The Trade-Offs of Private Prediction
Laurens van der Maaten, Awni Hannun
TL;DR
This work tackles how to privatize predictions from machine learning models without leaking training data. It contrasts three private-training techniques (model sensitivity, loss perturbation, DP-SGD) with two private-prediction approaches (prediction sensitivity, subsample-and-aggregate), all analyzed under an ERM framework with differential privacy guarantees and an inference budget. Across MNIST and CIFAR-10 experiments, private training methods often outperform private prediction methods in practical privacy-utility regimes, though results depend on δ, ε, and B. The findings provide actionable guidance for practitioners on selecting private-prediction strategies and highlight potential improvements through refined privacy accounting methods.
Abstract
Machine learning models leak information about their training data every time they reveal a prediction. This is problematic when the training data needs to remain private. Private prediction methods limit how much information about the training data is leaked by each prediction. Private prediction can also be achieved using models that are trained by private training methods.

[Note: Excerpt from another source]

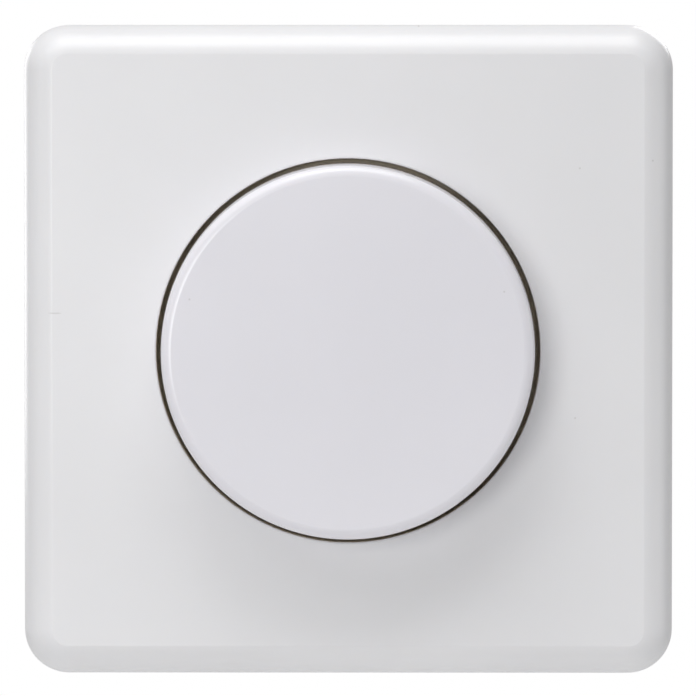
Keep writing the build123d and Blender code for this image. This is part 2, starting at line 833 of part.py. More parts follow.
capacitor_top = post_high - post_radius - part_gap
capacitor_low = post_low + post_radius + 4.7 * part_gap
capacitor_length = capacitor_top - capacitor_low
capacitor_x = capacitor_width / 2 + seat_gap - inner_flat
capacitor_ends = (capacitor_low + capacitor_lead_inset, capacitor_top - capacitor_lead_inset)
capacitor_leads = [(capacitor_x, z) for z in capacitor_ends]
small_x = capacitor_x + small_depth * 0.75
small_outer = small_width / 2 - small_x
small_z = sqrt((inner_radius - 1.2) ** 2 - small_outer**2) - small_depth / 2
small_leads = [(small_x - small_pitch / 2, small_z), (small_x + small_pitch / 2, small_z)]

triac_lead_z = tab_high + 1.3
triac_leads = [(x, triac_lead_z) for x in (-triac_pitch, 0.0, triac_pitch)]
triac_body_low = stake_z + stake_radius + seat_gap
triac_lead_height = -triac_tab - triac_lead_sink

fuse_x = inner_flat - 1.5 * part_gap - clip_sheet - fuse_cap
fuse_height = board_front + fuse_cap + 2.5 * part_gap
fuse_centres = {
    "lower": post_low + post_radius + fuse_low_gap + cap_length / 2,
    "upper": post_high - post_radius - fuse_high_gap - cap_length / 2,
}

resistor_x = switch_side / 2 + resistor_radius + part_gap
resistor_high = resistor_low + resistor_span
resistor_leads = {"left": (-resistor_x, resistor_low, resistor_high), "right": (resistor_x, resistor_low, resistor_high)}
diac_leads = (resistor_x, diac_low, diac_low + diac_span)

# Choke: a ring core wound with copper wire, standing on the board
core_rear = board_front + winding
with BuildPart() as choke_core:
    with BuildSketch(at(core_rear)):
        with Locations((0, choke_z)):
            Circle(choke_outer)
            Circle(choke_hole, mode=Mode.SUBTRACT)
    extrude(amount=choke_height)
save(choke_core, "choke_core")

with BuildPart() as choke_winding:
    with BuildSketch(at(board_front)):
        with Locations((0, choke_z)):
            Circle(choke_outer + winding)
            Circle(choke_hole - winding, mode=Mode.SUBTRACT)
    extrude(amount=choke_height + 2 * winding)
    with BuildSketch(at(core_rear)):
        with Locations((0, choke_z)):
            Circle(choke_outer)
            Circle(choke_hole, mode=Mode.SUBTRACT)
    extrude(amount=choke_height, mode=Mode.SUBTRACT)
    with BuildSketch(at(core_rear + choke_height)):
        with Locations((0, choke_z)):
            with PolarLocations((choke_outer + choke_hole) / 2, winding_grooves):
                Rectangle(choke_outer - choke_hole + winding, winding_groove)
    extrude(amount=winding, mode=Mode.SUBTRACT)
    pegs(choke_leads, lead_radius, lead_end, board_front)
save(choke_winding, "choke_winding")

# Film capacitors: potted boxes with two leads each
with BuildPart() as capacitor:
    capacitor_z = (capacitor_low + capacitor_top) / 2
    block(capacitor_x, capacitor_z, capacitor_width, capacitor_length, board_front, board_front + capacitor_height)
    fillet(capacitor.edges().filter_by(Axis.Y), capacitor_corner)
    pegs(capacitor_leads, lead_radius, lead_end, board_front)
save(capacitor, "capacitor")

with BuildPart() as small_capacitor:
    block(small_x, small_z, small_width, small_depth, board_front, board_front + small_height)
    fillet(small_capacitor.edges().filter_by(Axis.Y), capacitor_corner)
    pegs(small_leads, lead_radius, lead_end, board_front)
save(small_capacitor, "small_capacitor")

# Triac: flat package against the housing's front wall, its tab held by a staked pin
with BuildPart() as triac:
    body_rear = -triac_tab - triac_thickness
    block(0, (triac_body_low + tab_high) / 2, triac_width, tab_high - triac_body_low, body_rear, -triac_tab)
    block(0, (tab_low + tab_high) / 2, triac_width, tab_high - tab_low, -triac_tab, 0)
    pegs([(0, stake_z)], stake_radius, -triac_tab, 0, Mode.SUBTRACT)
    lead_front = triac_lead_height + tag_thickness / 2
    for x, z in triac_leads:
        outer = z + tag_thickness / 2
        block(x, (outer + tab_high) / 2, triac_lead, outer - tab_high, lead_front - tag_thickness, lead_front)
        block(x, z, triac_lead, tag_thickness, lead_end, lead_front)
save(triac, "triac")

# Fuse: glass tube with two metal caps, held in two sprung clips
tube_low = fuse_centres["lower"] - cap_length / 2 + cap_overlap
tube_high = fuse_centres["upper"] + cap_length / 2 - cap_overlap
with BuildPart() as fuse_tube:
    upright(fuse_x, fuse_height, fuse_glass, tube_low, tube_high)
    upright(fuse_x, fuse_height, fuse_glass - fuse_glass_wall, tube_low, tube_high, Mode.SUBTRACT)
save(fuse_tube, "fuse_tube")

for name, middle in fuse_centres.items():
    with BuildPart() as cap:
        upright(fuse_x, fuse_height, fuse_cap, middle - cap_length / 2, middle + cap_length / 2)
        upright(fuse_x, fuse_height, fuse_glass, tube_low, tube_high, Mode.SUBTRACT)
    save(cap, f"fuse_cap_{name}")

    with BuildPart() as fuse_clip:
        clip_top = fuse_height + clip_length / 3
        block(fuse_x, middle, 2 * (fuse_cap + clip_sheet), clip_length, board_front, clip_top)
        block(fuse_x, middle, 2 * fuse_cap, clip_length, board_front + clip_sheet, clip_top, Mode.SUBTRACT)
        pegs([(fuse_x, middle)], lead_radius, lead_end, board_front)
    save(fuse_clip, f"fuse_clip_{name}")


def axial(x, low, high, radius, length):
    """Round body lying along Z on two bent leads, in the open part."""
    body_height = board_front + radius + 2 * fit_gap
    middle = (low + high) / 2
    upright(x, body_height, radius, middle - length / 2, middle + length / 2)
    upright(x, body_height, 0.9 * lead_radius, low, high)
    pegs([(x, low), (x, high)], lead_radius, lead_end, body_height + lead_radius)


for name, (x, low, high) in resistor_leads.items():
    with BuildPart() as resistor:
        axial(x, low, high, resistor_radius, resistor_length)
    save(resistor, f"resistor_{name}")

with BuildPart() as diac:
    axial(*diac_leads, diac_radius, diac_length)
save(diac, "diac")


# Terminals: a cage for each wire with a tag to the board, and a screw that presses the wire

cage_mid = (cage_top + cage_bottom) / 2
inner_top = cage_top - cage_wall
inner_bottom = cage_bottom + terminal_screw_radius
inner_mid = (inner_top + inner_bottom) / 2
inner_width = 2 * (cage_half_width - cage_wall)
tag_front = board_front + 2 * part_gap
tag_end = tag_z + tag_thickness / 2
head_high = cage_bottom - 3 * fit_gap

for name, x in zip(("left", "middle", "right"), terminal_x):
    with BuildPart() as cage:
        block(x, cage_mid, 2 * cage_half_width, cage_top - cage_bottom, cage_rear, cage_front)
        block(x, inner_mid, inner_width, inner_top - inner_bottom, cage_rear, cage_front, Mode.SUBTRACT)
        block(x, (cage_top + tag_end) / 2, tag_width, tag_end - cage_top, tag_front - tag_thickness, tag_front)
        block(x, tag_z, tag_width, tag_thickness, lead_end, tag_front)
        upright(x, terminal_screw_height, terminal_screw_radius, cage_bottom, inner_bottom, Mode.SUBTRACT)
    save(cage, f"terminal_cage_{name}")

    with BuildPart() as terminal_screw:
        upright(x, terminal_screw_height, terminal_screw_radius, head_high, inner_bottom + seat_gap)
        upright(x, terminal_screw_height, terminal_head, head_high - terminal_head_length, head_high)
        with Locations((x, -terminal_screw_height, head_high - terminal_head_length)):
            Box(2.1 * terminal_head, driver_slot, terminal_head_length, mode=Mode.SUBTRACT)
    save(terminal_screw, f"terminal_screw_{name}")


# Circuit board: follows the housing's outline, cut off below for the terminals, with a hole for
# every lead, pin and tag.

round_leads = choke_leads + capacitor_leads + small_leads
round_leads += [(fuse_x, z) for z in fuse_centres.values()]
round_leads += [(x, z) for x, low, high in resistor_leads.values() for z in (low, high)]
round_leads += [(diac_leads[0], z) for z in diac_leads[1:]]
flat_leads = triac_leads + [(x, pin_z) for x in (-pin_pitch, 0, pin_pitch)]
flat_leads += [(-contact_x, 0), (contact_x, 0)]

with BuildPart() as circuit_board:
    with BuildSketch(at(board_rear)):
        barrel(inner_radius - 3 * fit_gap, inner_flat - 3 * fit_gap)
        with Locations((0, board_cut - inner_radius)):
            Rectangle(2 * inner_radius, 2 * inner_radius, mode=Mode.SUBTRACT)
        with Locations(*round_leads):
            Circle(lead_radius + hole_gap, mode=Mode.SUBTRACT)
        with Locations(*flat_leads):
            Rectangle(pin_width + 2 * hole_gap, tag_thickness + 2 * hole_gap, mode=Mode.SUBTRACT)
        with Locations(*[(x, tag_z) for x in terminal_x]):
            Rectangle(tag_width + 2 * hole_gap, tag_thickness + 2 * hole_gap, mode=Mode.SUBTRACT)
    extrude(amount=board_thickness)
save(circuit_board, "circuit_board")
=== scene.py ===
import math

import bpy
import numpy as np
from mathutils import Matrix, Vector


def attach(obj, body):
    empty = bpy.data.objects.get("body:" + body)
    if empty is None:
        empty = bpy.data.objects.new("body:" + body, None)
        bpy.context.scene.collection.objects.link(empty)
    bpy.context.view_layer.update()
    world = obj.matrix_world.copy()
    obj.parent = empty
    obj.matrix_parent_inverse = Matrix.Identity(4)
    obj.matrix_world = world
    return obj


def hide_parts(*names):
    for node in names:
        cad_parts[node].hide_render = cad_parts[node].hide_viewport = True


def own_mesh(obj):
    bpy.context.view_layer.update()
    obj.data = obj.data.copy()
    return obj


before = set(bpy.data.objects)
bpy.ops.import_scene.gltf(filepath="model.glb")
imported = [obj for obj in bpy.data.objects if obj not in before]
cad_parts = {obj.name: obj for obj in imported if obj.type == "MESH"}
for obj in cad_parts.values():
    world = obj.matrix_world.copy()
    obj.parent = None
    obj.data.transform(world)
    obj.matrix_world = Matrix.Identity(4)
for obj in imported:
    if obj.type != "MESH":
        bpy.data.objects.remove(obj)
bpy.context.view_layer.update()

# Cover plate
# One injection-moulded plate in satin white plastic. A curved border runs into the flat face at a faint
# crease, and the round opening drops into a well whose floor is clamped by the nut on the bush.

MM = 0.001
PLATE_HALF = 40.25
PLATE_CORNER = 5.65
RIM = 0.1
RIM_EDGE = 0.12
RIM_EDGE_ROWS = 5
FACE = 9.5
DRAFT = 1.5
BORDER = 4.58
CREASE = 12.0
WALL = 2.0
OPENING = 23.66
LIP = 0.25
WELL_FRONT = 4.6
WELL_BACK = 3.0
WELL_CORNER = 0.3
WELL_OUTER = 25.1
WELL_EDGE = 0.2
BUSH_HOLE = 5.2
SMALL_EDGE = 0.15
FACE_MARGIN = 0.08
ROOF_MARGIN = 0.05
ROOF_START = 0.4
RIB = 1.2
DIAGONAL_RIBS = (24.4, 52.6)
DIAGONAL_DEPTH = 5.4
DIAGONAL_MIDDLE = 5.8
DIAGONAL_CORNERS = ((1, 1), (-1, 1), (-1, -1), (1, -1))
LOCATOR_REACH = 37.15
LOCATOR_SPACING = 40.0
LOCATOR_SIZE = (2.9, 5.5, RIB)
LOCATOR_MIDDLE = 3.25
PLATE_TINT = (0.80, 0.797, 0.811, 1.0)
PLATE_GAP = (0.0230, 0.0249)
PLATE_SCRATCH = (-0.0361, 0.0046)
DUST = (0.30, 0.28, 0.25, 1.0)
# Painted shade colour: the warm brown put into the gap round the knob, for the tint of the light deep in it.
GAP_PAINTED_SHADE = (0.92, 0.82, 0.66, 1.0)


class Value:
    """One output of a material's nodes. Arithmetic on it adds the matching Math nodes."""

    def __init__(self, tree, socket):
        self.tree = tree
        self.socket = socket

    def math(self, operation, *others):
        node = self.tree.nodes.new("ShaderNodeMath")
        node.operation = operation
        for place, item in zip(node.inputs, (self, *others)):
            feed(self.tree, place, item)
        return Value(self.tree, node.outputs[0])

    def __add__(self, other):
        return self.math("ADD", other)

    def __sub__(self, other):
        return self.math("SUBTRACT", other)

    def __mul__(self, other):
        return self.math("MULTIPLY", other)

    def __neg__(self):
        return self * -1.0

    def __rsub__(self, other):
        return -self + other

    def __pow__(self, other):
        return self.math("POWER", other)

    __radd__ = __add__
    __rmul__ = __mul__

    def ramp(self, start, end):
        """0 at start and before it, 1 at end and past it, and straight between them."""
        return ((self - start) * (1.0 / (end - start))).math("MAXIMUM", 0.0).math("MINIMUM", 1.0)


def feed(tree, place, item):
    """Link a Value to an input, or set the input's own number or colour."""
    if isinstance(item, Value):
        tree.links.new(item.socket, place)
    else:
        place.default_value = item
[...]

In private prediction, both private training and private prediction methods exhibit trade-offs between privacy, privacy failure probability, amount of training data, and inference budget. Although these trade-offs are theoretically well-understood, they have hardly been studied empirically. This paper presents the first empirical study into the trade-offs of private prediction. Our study sheds light on which methods are best suited for which learning setting. Perhaps surprisingly, we find private training methods outperform private prediction methods in a wide range of private prediction settings.